Я набралась смелости и полезла через забор к соседям, у которых еще горел свет. Соседом был будущий первый мэр Москвы Гавриил Попов с женой и детьми, которые экстравагантно ходили в сельскую школу вместе с моими детьми. Судя по шуму и грохоту, народ не спал.
Жена будущего мэра Ира была очень любезна и вручила мне две таблетки тавегила и огромную красную клешню лобстера, готовую к употреблению. Слово было незнакомо, но клешня завораживала.

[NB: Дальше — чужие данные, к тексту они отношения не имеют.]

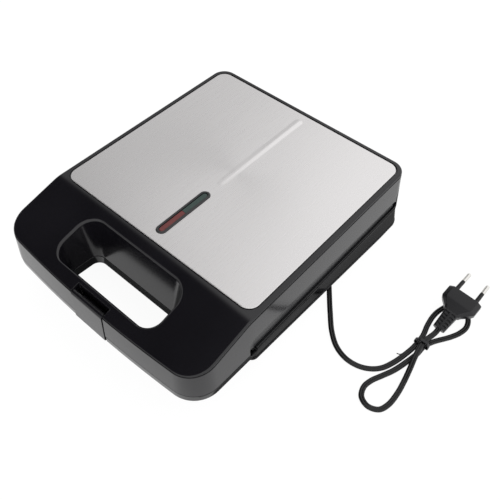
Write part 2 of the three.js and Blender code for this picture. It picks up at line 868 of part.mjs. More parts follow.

Когда я вернулась, все продолжали сидеть у телевизора и слушали Жванецкого, которого подали на сладкое вместо «Бони М».
Тавегил Алле не понравился, и она потребовала супрастин. Я пошла к другим соседям, которые жгли костер и пели Окуджаву. Там дали наконец супрастин, и все пошли смотреть на Мишу Ефремова, который прославился в их детстве фильмом «Когда я стану великаном».
Няма к этому времени уже родила пятерых котят и облизывала их твердым, как наждак, материнским языком.
А Покровская почти так же нежно облизывала Мишку. Цель была одна – дожить до утра и отвезти его в аэропорт.
Соседская молодежь поглазела на уже выросшего «великана» и, сгрызая клешню и пожелав всем хорошего нового года, ушла к себе по неясной тропе. Тропа исчезала на глазах. Сыпал красивый пушистый снег, деревья становились сказочными, царство становилось Берендеевым.
Но Мишка захотел спать. Тогда Аллу осенила идея вручить ему лопату и послать чистить дорогу к калитке. А это примерно сто метров.
– Лупата! – по-детски обрадовался Миша при виде предмета совкового вида. А снег шел и шел.
– Может, и самолеты не полетят, – занервничала Покровская, которая первый раз за многие годы не выпила ни капли священного новогоднего шампанского, которое было надежно закопано в дальних сугробах.
Мы прислушивались – стояла полная тишина.
– Ну и какого хрена, – взвилась она, – сидим, как эти… и ни в одном глазу. Ничего себе Новый годик!